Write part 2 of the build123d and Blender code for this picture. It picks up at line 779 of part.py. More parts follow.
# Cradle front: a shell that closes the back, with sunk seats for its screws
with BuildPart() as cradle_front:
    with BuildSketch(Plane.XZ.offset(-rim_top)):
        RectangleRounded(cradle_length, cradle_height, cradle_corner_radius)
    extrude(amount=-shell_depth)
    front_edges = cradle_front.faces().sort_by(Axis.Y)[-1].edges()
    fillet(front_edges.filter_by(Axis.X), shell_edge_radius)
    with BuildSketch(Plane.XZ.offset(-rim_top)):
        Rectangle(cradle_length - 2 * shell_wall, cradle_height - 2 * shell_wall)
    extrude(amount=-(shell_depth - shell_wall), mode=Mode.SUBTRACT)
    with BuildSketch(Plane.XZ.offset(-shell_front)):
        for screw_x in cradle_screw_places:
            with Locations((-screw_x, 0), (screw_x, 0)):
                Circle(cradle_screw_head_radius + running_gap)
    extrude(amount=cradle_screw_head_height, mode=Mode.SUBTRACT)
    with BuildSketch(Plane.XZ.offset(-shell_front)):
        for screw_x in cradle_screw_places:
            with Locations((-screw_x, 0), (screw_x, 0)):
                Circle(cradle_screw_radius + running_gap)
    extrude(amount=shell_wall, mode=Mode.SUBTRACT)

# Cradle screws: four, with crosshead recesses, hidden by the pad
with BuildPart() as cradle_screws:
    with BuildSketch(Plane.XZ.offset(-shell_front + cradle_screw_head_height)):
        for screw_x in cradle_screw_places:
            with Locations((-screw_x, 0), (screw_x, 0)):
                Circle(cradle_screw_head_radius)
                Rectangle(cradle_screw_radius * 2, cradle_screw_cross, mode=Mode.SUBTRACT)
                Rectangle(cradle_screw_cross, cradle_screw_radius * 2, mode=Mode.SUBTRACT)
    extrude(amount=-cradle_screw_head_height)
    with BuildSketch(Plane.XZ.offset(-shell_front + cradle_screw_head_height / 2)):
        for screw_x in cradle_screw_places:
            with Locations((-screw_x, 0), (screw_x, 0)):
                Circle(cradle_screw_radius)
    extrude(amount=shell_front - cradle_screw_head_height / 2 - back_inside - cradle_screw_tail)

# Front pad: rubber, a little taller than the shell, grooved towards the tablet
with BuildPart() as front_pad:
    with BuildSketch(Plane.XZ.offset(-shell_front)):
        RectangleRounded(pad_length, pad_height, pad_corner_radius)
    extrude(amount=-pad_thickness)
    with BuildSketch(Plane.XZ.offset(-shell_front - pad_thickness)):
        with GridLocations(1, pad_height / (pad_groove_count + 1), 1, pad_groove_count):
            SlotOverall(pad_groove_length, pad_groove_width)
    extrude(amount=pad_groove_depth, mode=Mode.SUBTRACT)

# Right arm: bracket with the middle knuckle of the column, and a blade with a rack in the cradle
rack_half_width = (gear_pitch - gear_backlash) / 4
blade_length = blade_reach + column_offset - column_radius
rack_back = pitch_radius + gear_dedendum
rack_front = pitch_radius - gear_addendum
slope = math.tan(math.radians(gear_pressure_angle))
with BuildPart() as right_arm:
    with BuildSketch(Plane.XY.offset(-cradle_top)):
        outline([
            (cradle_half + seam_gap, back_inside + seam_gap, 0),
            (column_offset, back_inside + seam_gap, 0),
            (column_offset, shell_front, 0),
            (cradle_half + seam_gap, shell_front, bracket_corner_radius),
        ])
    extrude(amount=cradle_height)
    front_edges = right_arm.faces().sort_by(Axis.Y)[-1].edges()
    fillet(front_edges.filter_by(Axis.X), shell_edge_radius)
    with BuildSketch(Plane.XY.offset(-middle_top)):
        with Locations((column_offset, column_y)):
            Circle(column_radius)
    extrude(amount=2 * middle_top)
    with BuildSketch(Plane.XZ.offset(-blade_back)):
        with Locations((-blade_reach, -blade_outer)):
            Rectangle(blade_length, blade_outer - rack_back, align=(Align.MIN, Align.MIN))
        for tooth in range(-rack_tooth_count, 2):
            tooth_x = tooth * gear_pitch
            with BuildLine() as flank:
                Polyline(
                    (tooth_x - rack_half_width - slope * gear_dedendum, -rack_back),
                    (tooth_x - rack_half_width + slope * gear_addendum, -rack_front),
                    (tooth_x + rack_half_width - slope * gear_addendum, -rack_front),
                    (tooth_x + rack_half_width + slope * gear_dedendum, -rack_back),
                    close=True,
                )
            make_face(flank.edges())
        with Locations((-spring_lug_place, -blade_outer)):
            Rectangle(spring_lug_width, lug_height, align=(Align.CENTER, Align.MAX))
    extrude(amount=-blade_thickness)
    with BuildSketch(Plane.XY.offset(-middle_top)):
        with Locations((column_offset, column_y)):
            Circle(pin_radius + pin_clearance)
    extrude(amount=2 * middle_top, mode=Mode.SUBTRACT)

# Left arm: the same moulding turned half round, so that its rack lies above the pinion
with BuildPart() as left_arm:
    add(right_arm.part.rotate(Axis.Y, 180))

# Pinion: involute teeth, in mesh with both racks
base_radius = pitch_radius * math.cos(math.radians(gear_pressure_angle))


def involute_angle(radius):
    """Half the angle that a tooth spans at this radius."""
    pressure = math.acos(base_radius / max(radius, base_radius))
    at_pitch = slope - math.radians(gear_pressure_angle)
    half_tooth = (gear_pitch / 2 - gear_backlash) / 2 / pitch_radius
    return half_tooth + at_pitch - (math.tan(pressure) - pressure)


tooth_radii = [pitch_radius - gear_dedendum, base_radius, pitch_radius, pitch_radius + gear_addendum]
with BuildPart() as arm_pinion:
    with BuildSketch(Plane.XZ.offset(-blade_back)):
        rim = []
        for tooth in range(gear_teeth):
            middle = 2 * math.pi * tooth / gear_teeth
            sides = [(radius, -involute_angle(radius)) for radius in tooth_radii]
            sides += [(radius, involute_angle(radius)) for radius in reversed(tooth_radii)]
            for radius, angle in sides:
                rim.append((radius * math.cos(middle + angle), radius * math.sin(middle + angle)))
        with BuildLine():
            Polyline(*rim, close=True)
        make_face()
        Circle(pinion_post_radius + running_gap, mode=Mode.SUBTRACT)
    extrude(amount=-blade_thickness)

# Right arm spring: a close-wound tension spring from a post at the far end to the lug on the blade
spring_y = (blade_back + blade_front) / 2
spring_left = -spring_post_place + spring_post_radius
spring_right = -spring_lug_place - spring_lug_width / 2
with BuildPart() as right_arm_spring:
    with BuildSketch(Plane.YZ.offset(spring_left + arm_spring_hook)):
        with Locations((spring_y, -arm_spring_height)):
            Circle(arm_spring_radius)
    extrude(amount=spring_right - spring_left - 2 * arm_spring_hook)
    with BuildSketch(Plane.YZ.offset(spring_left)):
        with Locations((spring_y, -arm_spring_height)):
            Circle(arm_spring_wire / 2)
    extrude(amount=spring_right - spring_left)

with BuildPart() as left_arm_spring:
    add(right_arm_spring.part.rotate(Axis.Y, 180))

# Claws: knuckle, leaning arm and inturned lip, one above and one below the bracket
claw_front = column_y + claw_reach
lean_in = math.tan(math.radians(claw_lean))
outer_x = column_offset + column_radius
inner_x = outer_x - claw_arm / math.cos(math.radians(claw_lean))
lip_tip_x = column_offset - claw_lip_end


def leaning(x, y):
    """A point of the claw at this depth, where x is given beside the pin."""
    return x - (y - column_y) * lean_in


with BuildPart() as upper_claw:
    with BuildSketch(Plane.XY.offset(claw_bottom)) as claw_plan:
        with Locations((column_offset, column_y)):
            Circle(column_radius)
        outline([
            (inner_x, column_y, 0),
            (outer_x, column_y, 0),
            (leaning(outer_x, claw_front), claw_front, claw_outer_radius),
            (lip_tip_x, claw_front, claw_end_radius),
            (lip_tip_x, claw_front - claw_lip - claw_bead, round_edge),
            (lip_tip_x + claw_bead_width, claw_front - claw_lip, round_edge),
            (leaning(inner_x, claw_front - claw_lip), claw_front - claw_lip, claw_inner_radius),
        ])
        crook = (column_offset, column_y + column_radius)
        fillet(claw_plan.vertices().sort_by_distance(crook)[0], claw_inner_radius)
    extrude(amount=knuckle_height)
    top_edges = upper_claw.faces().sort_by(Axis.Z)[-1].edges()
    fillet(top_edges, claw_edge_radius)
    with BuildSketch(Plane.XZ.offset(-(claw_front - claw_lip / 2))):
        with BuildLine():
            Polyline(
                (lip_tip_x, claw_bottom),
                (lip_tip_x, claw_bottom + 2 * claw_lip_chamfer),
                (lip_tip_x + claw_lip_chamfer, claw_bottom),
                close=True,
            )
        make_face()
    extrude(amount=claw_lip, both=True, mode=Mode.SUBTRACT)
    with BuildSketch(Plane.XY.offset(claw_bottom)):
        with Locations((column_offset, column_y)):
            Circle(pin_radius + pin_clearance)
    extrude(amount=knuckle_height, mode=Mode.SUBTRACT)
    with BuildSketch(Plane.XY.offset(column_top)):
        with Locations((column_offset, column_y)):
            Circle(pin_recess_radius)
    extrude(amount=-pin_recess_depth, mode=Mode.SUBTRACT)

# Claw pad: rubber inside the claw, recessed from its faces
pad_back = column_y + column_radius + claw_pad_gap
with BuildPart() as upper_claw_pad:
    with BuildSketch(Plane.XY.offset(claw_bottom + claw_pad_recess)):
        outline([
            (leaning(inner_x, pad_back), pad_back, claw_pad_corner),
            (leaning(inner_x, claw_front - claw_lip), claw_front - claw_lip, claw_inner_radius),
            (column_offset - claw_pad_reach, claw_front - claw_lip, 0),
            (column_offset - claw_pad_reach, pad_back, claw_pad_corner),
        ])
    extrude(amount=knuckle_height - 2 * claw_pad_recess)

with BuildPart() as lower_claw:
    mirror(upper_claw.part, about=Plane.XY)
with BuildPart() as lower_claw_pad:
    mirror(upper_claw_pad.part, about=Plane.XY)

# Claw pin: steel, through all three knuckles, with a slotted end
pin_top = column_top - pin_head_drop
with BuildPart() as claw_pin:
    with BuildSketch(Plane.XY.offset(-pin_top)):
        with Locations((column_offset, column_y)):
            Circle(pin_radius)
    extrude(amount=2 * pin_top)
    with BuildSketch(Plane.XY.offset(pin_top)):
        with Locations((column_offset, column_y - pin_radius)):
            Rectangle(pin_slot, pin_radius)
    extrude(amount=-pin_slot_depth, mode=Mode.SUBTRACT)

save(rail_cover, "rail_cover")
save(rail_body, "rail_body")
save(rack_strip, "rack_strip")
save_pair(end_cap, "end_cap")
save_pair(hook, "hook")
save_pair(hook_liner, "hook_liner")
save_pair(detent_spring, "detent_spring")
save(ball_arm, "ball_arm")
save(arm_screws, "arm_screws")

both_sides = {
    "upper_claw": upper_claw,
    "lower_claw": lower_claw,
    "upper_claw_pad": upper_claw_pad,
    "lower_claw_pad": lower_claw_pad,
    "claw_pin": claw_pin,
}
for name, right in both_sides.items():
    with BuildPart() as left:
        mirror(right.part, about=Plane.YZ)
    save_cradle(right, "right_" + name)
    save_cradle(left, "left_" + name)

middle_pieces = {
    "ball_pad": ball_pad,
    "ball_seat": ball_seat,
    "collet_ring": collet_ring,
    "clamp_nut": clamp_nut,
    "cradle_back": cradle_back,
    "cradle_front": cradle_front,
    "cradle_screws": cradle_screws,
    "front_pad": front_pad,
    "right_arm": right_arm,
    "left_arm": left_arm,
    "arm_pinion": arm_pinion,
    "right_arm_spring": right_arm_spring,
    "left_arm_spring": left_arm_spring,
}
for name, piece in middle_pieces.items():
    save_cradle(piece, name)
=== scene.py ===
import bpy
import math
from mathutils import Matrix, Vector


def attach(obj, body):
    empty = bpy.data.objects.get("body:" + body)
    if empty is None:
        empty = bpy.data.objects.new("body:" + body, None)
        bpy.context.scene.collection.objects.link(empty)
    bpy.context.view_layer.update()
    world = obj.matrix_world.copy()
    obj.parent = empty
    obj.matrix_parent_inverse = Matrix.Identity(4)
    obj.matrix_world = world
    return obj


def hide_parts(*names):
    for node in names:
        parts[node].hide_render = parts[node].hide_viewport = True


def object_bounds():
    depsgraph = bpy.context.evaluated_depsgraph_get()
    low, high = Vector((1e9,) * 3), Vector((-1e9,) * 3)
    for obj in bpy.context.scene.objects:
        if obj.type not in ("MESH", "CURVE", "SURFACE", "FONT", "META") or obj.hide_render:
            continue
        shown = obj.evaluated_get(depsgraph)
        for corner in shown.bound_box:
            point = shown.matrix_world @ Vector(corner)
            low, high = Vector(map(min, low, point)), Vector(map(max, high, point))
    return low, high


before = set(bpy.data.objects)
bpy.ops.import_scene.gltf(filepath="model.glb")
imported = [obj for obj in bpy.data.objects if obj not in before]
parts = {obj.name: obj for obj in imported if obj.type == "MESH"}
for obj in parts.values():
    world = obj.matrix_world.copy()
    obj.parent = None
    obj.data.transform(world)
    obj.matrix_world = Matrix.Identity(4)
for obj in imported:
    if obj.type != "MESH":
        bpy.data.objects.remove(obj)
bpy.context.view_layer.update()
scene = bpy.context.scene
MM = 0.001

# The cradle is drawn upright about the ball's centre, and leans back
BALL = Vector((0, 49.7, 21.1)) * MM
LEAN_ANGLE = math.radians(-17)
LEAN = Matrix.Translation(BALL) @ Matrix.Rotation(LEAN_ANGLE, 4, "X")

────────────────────

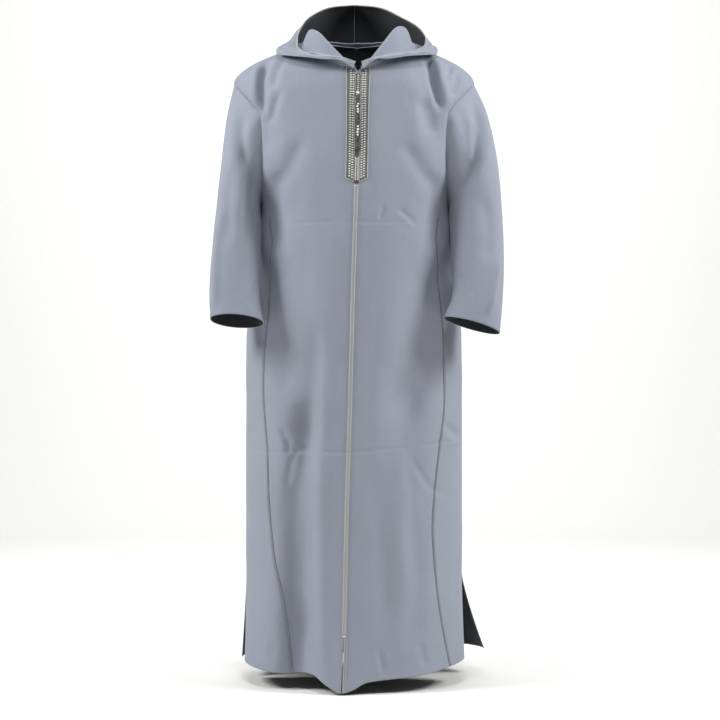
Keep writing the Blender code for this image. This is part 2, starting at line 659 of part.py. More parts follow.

────────────────────

(Task instructions) Going down the listing above, begin printing at the line with "for name, right" and finish with the line with "low, high = Vector((1e9,)", exactly as they appear.

(Full answer)
for name, right in both_sides.items():
    with BuildPart() as left:
        mirror(right.part, about=Plane.YZ)
    save_cradle(right, "right_" + name)
    save_cradle(left, "left_" + name)

middle_pieces = {
    "ball_pad": ball_pad,
    "ball_seat": ball_seat,
    "collet_ring": collet_ring,
    "clamp_nut": clamp_nut,
    "cradle_back": cradle_back,
    "cradle_front": cradle_front,
    "cradle_screws": cradle_screws,
    "front_pad": front_pad,
    "right_arm": right_arm,
    "left_arm": left_arm,
    "arm_pinion": arm_pinion,
    "right_arm_spring": right_arm_spring,
    "left_arm_spring": left_arm_spring,
}
for name, piece in middle_pieces.items():
    save_cradle(piece, name)
=== scene.py ===
import bpy
import math
from mathutils import Matrix, Vector


def attach(obj, body):
    empty = bpy.data.objects.get("body:" + body)
    if empty is None:
        empty = bpy.data.objects.new("body:" + body, None)
        bpy.context.scene.collection.objects.link(empty)
    bpy.context.view_layer.update()
    world = obj.matrix_world.copy()
    obj.parent = empty
    obj.matrix_parent_inverse = Matrix.Identity(4)
    obj.matrix_world = world
    return obj


def hide_parts(*names):
    for node in names:
        parts[node].hide_render = parts[node].hide_viewport = True


def object_bounds():
    depsgraph = bpy.context.evaluated_depsgraph_get()
    low, high = Vector((1e9,) * 3), Vector((-1e9,) * 3)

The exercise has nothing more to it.